Lalu apa peran islam memandang pertarungan ini?, perlukah islam juga memperjuangkan sistem pertarungan ala marxian? Sedangkan islam juga punya ranah pertarungan yang mesti dibela tidak hanya pada persoalan kepemilikian pribadinya, dalam paradigma islam-memandang pertarungan pada ranah marxian itu sempit. Apakah kaum yang harus dibelah adalah mereka yang menyebut dirinya sebagai kaum buruh dan lawan rivalnyta adalah kapitalisme sedangkan yang mesti diperjuangkan tidak sesempit ranah itu.
Seperti yang telah dijalani Muhammad, islam tidak mempersoalkan istilah kepemilikan pribadi, selama ia masih adil dan menjunjung keadilan, maka hal itu diperbolehkan. Tetapi, ada ranmh yang lebih mendesak untuk dituntaskan kaum muslimin dewasa ini, ialah persoalan perbedaan kelas dari sudut pandang keadilan.

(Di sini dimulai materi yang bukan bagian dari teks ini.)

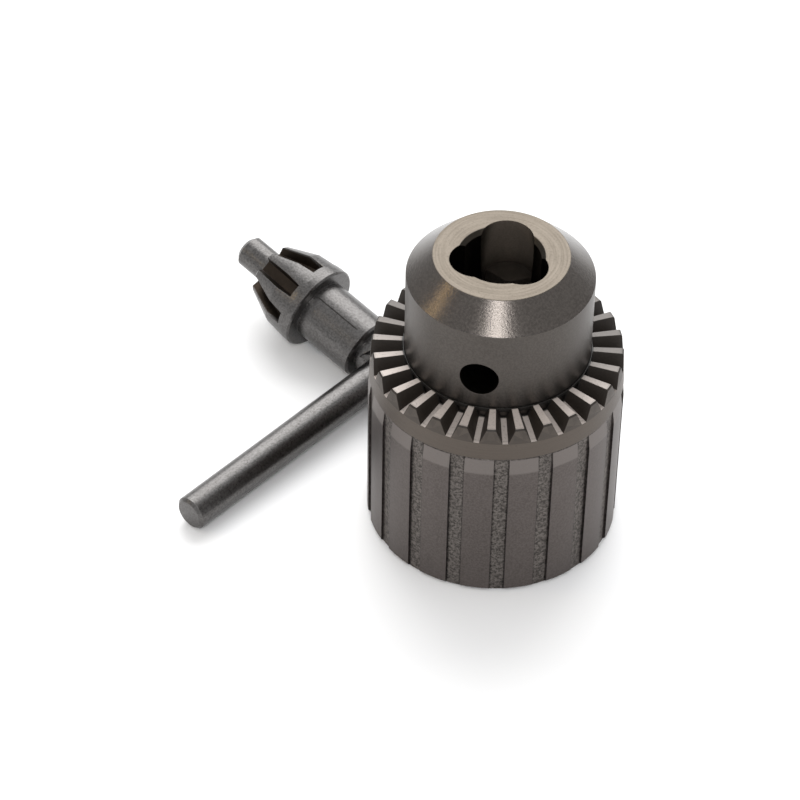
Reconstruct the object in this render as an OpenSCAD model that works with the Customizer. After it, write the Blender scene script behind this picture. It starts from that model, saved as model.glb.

Ketidak adilan merupakan sistem pembedaan golongan masyarakat. Inilah yang saya sebut sebagai dualisme sosial, sebagai bentuk pembedaan yang signifikan dan praktikal dalam struktur. Bukan kah islam memandang manusia sebagai suatu kesatuan yang utuh, sebab kita lahir dari manusia yang sama, ialah keturunan Adam.
Pemahaman awam yang sering disalah artikan dalam ranah aqidah ialah pandangan tauhid hanya berorientasi pada hubungan manusia untuk membebaskan dirinya dari tuhan palsu yang lain. Artinya, para kaum muslimin harus meninggalkan kebiasan tunduk dan patuh pada tuhan selain tuhan yang telah digambarkan dalam kitab suci Al Qur’an. Dan pandangan dualisme adalah musuh.
Pandangan tauhid tidak hanya berorientasi pada persoalan itu, pandangan ini harus juga diaplikasikan pada ranah sosio kultural. Dengan pandangan ini, dualisme atau pembagian golongan masyarakat secara besar dan sempit haruslah dianggap sebagai syirik yang patut dibasmi seperti patung berhala pada orientasi ketuhanan.
Saya membaca, dewasa ini, kaum muslimin hanya berpusat pada pandangan tauhid ketuhanan semata, sehingga melupakan bahwa dalam struktur sosial-dualisme lebih membahayakan lagi dampaknya. Perselisihan, perang dan penindasan dalam agama sendiri bukan kah disebabkan bukan pada ranah kepemilikan pribadi, tetapi lebih dari itu, ummat mnausia lebih buta memandang perbedaan keadilan sebagai cikal bakal pertikaian.